Practical Ways to Teach your Kids How to Express Emotions
by Sharon Asibor-Swarn
If you are scared your kids don't express their emotions, your fear is rational.
Expression of emotions is part of emotional intelligence that every kid must know.
Failing at expression of their feelings, can make your child feel lonely and dejected.
So, it is absolutely necessary as parents that we teach our kids how to manage their emotions, understand their feelings and express it to the world.
HOW DO CHILDREN EXPRESS EMOTIONS?
Kids can express their feelings through facial expressions, through their body language, their behaviour and play. While sometimes they may act out their feelings in physical, inappropriate or problematic ways.
As children, we observe and feel a lot. We are new to the world and everything we learn is through our social interactions and relationships.

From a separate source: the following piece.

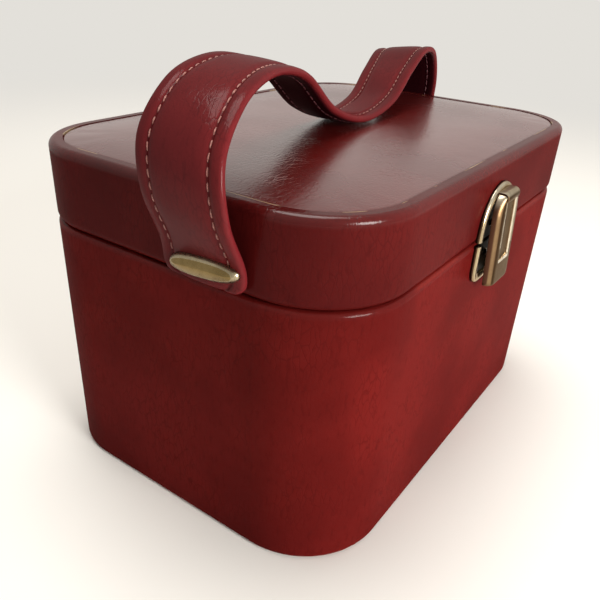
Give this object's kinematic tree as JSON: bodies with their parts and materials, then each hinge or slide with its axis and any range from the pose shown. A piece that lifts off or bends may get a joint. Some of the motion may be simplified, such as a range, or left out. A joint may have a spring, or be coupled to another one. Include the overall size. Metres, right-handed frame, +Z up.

"Toddlers, by the age of 1, start feeling and responding to different emotions they feel."
As parents, we have the responsibility to shape our child's future. And by having the "emotion talk" with your child, you can help them identify their emotions and teach them how to effectively cope with what they are feeling.
It would help them be empathetic and supportive of others, have good mental health and well-being and feel more competent, capable and confident. They will also perform better in school and their career.
So, here are seven steps to build your child's Emotional Quotient:
1. Identify your child’s behavior and body language
Once children start experiencing their own feelings, they react in various ways, like hitting, yelling, or crying when feeling angry. If every time your child cries you try to appease them, you're just putting a bandage on a situation instead of helping them solve a problem.
Often, kids don’t know what to do when they feel sad so they become aggressive or exhibit attention-seeking behaviors.
Tune into your child’s feelings by looking at their body language, listening to what they’re saying and observing their behaviour.
2. Name the feelings
Naming feelings helps kids learn to identify them. They need a word to associate with a feeling. When children develop ‘emotional vocabulary’ they can talk about their feelings. This way they express rather than react
You can also use emojis to teach them feelings.
Use phrases like this
"Today, I felt ________ when ________ happened."
“You were angry that mommy took away your toy” and mimic the facial features of being angry.
“You are sad because a playdate can't happen”
Fun activity: During bathroom routines, have children look in mirror and practice making mad/sad/happy faces to teach them.
3. Teach them to identify others’ emotions
Once they learn to identify their own emotions, they should learn how to identify what others around them are feeling. Young children think the world revolves around them so it can be an eye-opening experience for them to learn that other people have feelings too.
Talking about other people's feelings also teaches empathy. Tell them how others might be feelings, for example “Your brother bumped his head on the wall – how do you think he feels?” or “Mommy is sad too”.
5. Teach them Coping strategies
There are many coping mechanisms that your child can learn to resolve their emotions.
Self-timeout is very helpful. Ask your child to stop reacting and take a self time-out. They are forced to use their words rather than action and helps them cope with emotions.
Do not use phrases like "There's no reason to be sad" or "Stop crying" because that doesn't help the fact that your kid is already sad.
If you encourage them, they will communicate better, like “I like how you told your sister that you were sad when she called you names. That was very mature of you.”
7. Let your child take the lead
Once you have taught your child how to deal with their emotions, let them take charge of their life.
But even when your child wants to lead, you still have an important role in helping your child cope with strong emotions like frustration or disappointment.
In the end, be patient. Learning emotions and understanding feelings can be difficult for children and your impatience will not help.